I have several CIF files, for each of them I'd like to extract 3 chains and save the three chains in one PDB file. Problem could be that some CIF structures can contain different chain-IDs of my desired chains: I solved it the way that I parsed RCSB webpage with Beautiful Soup and save the chain-IDs for each CIF file in corresponding yaml file. Then I open each CIF file as well as its yaml file, then I get correct chainIDs for each CIF from its yaml file.
Now I'd like to extract all three chains and save them. I tried to use something from similar questions this. However, the last line of my code (with io.save) returns error: IndexError: tuple index out of range
code:
cif_input = "AAA","BBB","CCC"
for ID in cif_input:
cif_file = "{}.cif" .format(ID) #these are my CIF files
yaml_file_protein = "{}.yaml" .format(ID) #these are yaml files for each of the CIF files, they contain information about chain IDs
with open(yaml_file_protein, "r") as file_protein:
proteins = yaml.load(file_protein, Loader=yaml.FullLoader) #loading the yaml file
chain_1 = proteins["chain1"] #here I get information what ID has chain no.1, result in AAA.cif is for example: U
chain_2 = proteins["chain2"] #here I get information what ID has chain no.2
chain_3 = proteins["chain3"] #here I get information what ID has chain no.3
structure = parser.get_structure("{}" .format(ID), "{}.cif" .format(ID))[0] #parsing corresponding structure (CIF file)
#this is what I tried implement from similar questions: I need to extract all three chains and save them in one PDB, this have to be done for all CIF files
class ChainSelect(Select):
def accept_chain(self, chain):
if chain.get_id()=='{}'.format(chain_1): #this is what I should select chainID of chain_1 based on what is specified above from the yaml file
return True
if chain.get_id()=='{}'.format(chain_2):
return True
if chain.get_id()=='{}'.format(chain_3):
return True
else:
return False
io = PDBIO()
io.set_structure(structure)
io.save("{}_selection.pdb" .format(ID), ChainSelect(chain))
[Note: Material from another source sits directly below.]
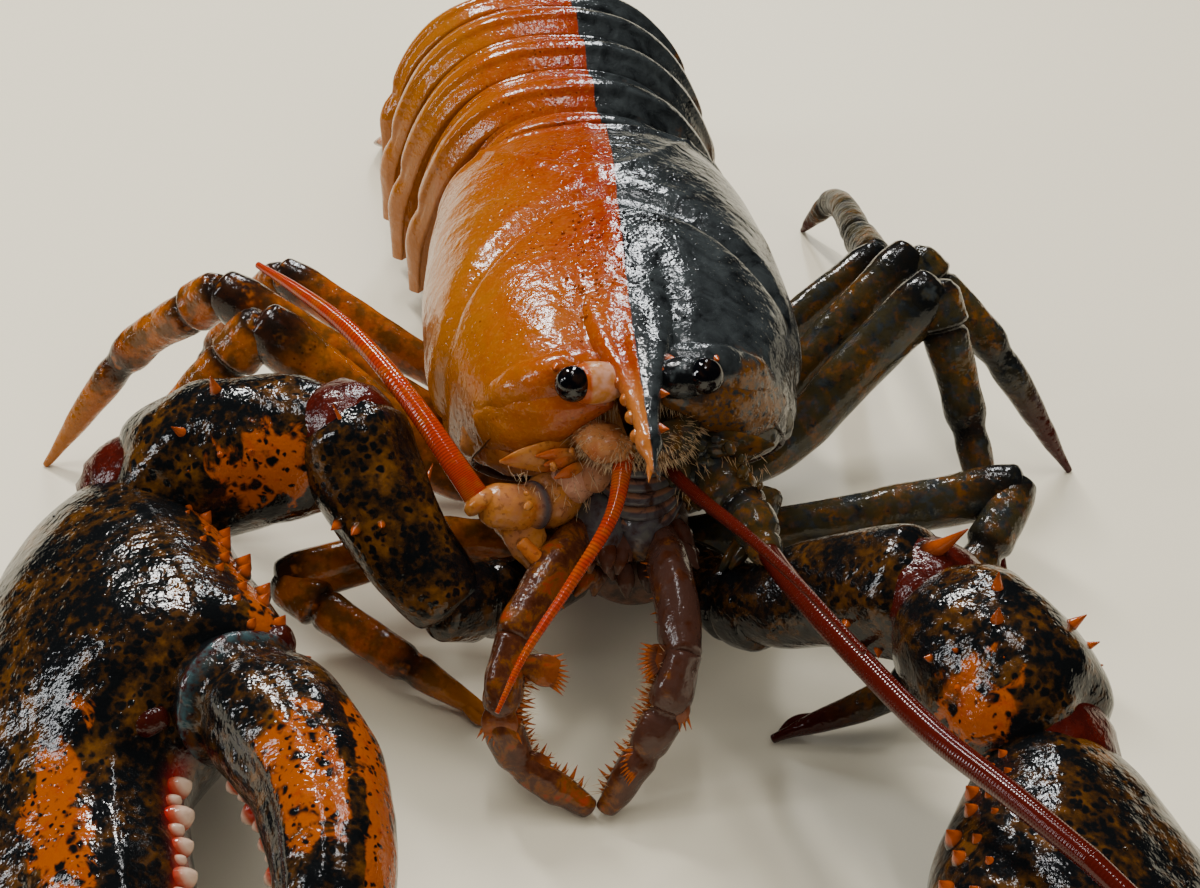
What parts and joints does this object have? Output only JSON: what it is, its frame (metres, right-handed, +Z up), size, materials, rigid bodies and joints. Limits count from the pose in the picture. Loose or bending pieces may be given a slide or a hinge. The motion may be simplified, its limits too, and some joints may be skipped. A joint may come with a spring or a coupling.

I assume the problem will be somewhere in the "class ChainSelect..." but can't figure out what exactly could be causing such error. I'd be very helpful for any suggestions.
Edit: I also thought the problem could be in lines if chain.get_id()=='{}'.format(chain_X):
, because it'd return e.g. U and not "U", thus I tried to edit it as if chain.get_id()==" '{}' ".format(chain_X):
which return "U" , however the error is still the here. I tried this code with only one chain as well, but still the same error...